La chambre d’appel estime, à la majorité, que le procureur n’a pas réussi à démontrer que la chambre préliminaire avait fait des erreurs de droit ou des erreurs de procédure…
Chile Eboe-Osuji, président la chambre d’appel de la CPI
Cette décision, en revanche, est un revers pour la procureure Fatou Bensouda qui échoue dans ce cas emblématique à deux mois et demi de la fin de son mandat.
« Le président Gbagbo triomphe »
Sur le parvis de la CPI, à l’annonce de la décision, les quelques dizaines de partisans venus soutenir Laurent Gbagbo et Charles Blé Goudé ont laissé exploser leur joie.
Nous sommes dans l’extase, dans la joie ! C’est le résultat de la lutte que nous avons menée depuis plus de dix ans. C’est le triomphe de la vérité et de la justice !
Immédiatement après ces annonces devant la CPI, les partisans de l’ex-chef d’Etat et de son ministre de la Jeunesse ont explosé de joie
Du côté de la défense des deux hommes, c’est évidemment la satisfaction qui domine. « Dix ans, presque jour pour jour, après les événements que vous connaissez [la crise post-électorale de 2010-2011, ndlr], le président Gbagbo triomphe, réagit au micro de RFI Emmanuel Altit, l’avocat principal de l’ancien chef d’État ivoirien. C’est la victoire de la justice. C’est aussi la victoire d’un homme, injustement accusé, et dont l’innocence a été pleinement reconnue. La Cour a dit le droit, elle a décidé que la procédure initiée par le procureur était terminée, faute de combattants en quelque sorte. Chacun retourne chez soi. Théoriquement, [Laurent Gbagbo] peut rentrer chez lui. »
Mais l’ancien président va-t-il le faire ? « Je ne peux pas parler à sa place, répond son conseil. Mais il n’y a strictement aucune raison qui l’empêche de revenir en Côte d’Ivoire. »
« On y est arrivé », lance Charles Blé Goudé
Après son acquittement cet après-midi, Charles Blé Goudé s’est brièvement exprimé à sa sortie de la CPI avant de rejoindre ses partisans. Heureux, il espère rentrer prochainement en Côte d’Ivoire, mais n’a toujours pas de passeport. Cette question doit maintenant être abordée avec ses avocats et les autorités ivoiriennes.
« Je suis acquitté, définitivement. Et je remercie toutes les personnes en Côte d’Ivoire et en Afrique pour leur soutien, a-t-il déclaré à RFI. En ce qui concerne mon retour, je vais en parler à ma famille et à mes avocats et dans les jours qui viennent, je pourrai répondre. Mais la chambre d’appel a été claire, les conditions pour nos déplacements sont levées, et on est heureux de l’entendre. Ça a été long, très long, mais c’est la vie. Nous avons dû traverser cette épreuve en hommes. Oui, nous venons de loin, mais on y est arrivé. »

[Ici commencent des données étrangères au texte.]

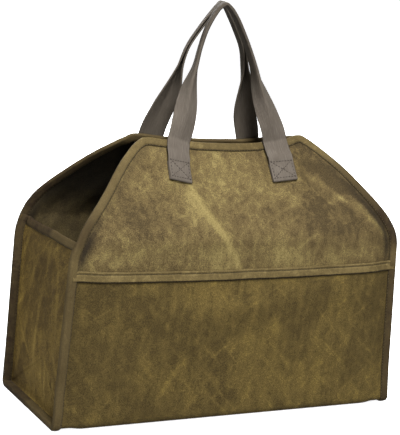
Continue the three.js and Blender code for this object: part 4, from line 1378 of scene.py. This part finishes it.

La majorité de la chambre d’appel a confirmé la décision de l’acquittement. Il y a deux juges qui ont une opinion dissidente. Ils auraient décidé autrement et auraient renvoyé l’affaire devant une autre chambre de première instance pour le procès, mais quand il n’y a pas d’approche unanime, les décisions sont prises à la majorité.
En revanche, les victimes de la crise, représentées par Paolina Massida, espéraient un tout autre dénouement. « J’ai eu au téléphone quelques-unes des victimes que je représente, qui ont simplement dit qu’elles étaient très déçues de la façon avec laquelle cette procédure s’était déroulée notamment. C’est un peu cumuler la déception du résultat avec la longueur de la procédure. »
Réaction similaire du côté de l’ONG Human Rights Watch, qui prend acte de la décision de ce jour. Mais « cela ne veut pas dire que, durant la crise post-électorale, il n’y a pas eu de crimes affreux commis, rétorque Jim Wormington, chercheur spécialiste de l’Afrique pour l’organisme de défense des droits de l’homme. Trois mille personnes au mois tuées, les violences sexuelles, les personnes brûlées vives dans la rue… Et les camps Gbagbo et Ouattara en sont responsables. Laurent Gbagbo était à cette époque président de la Côte d’Ivoire – au moins avant les élections – il était aussi le commandant des forces de défense et de sécurité, qui étaient les auteurs d’une grande partie de ces crimes. Donc, il a sa part de responsabilité. »
« Il a été acquitté, mais je ne crois pas que ça change ce qui s’est passé en 2010-2011 », conclut le chercheur.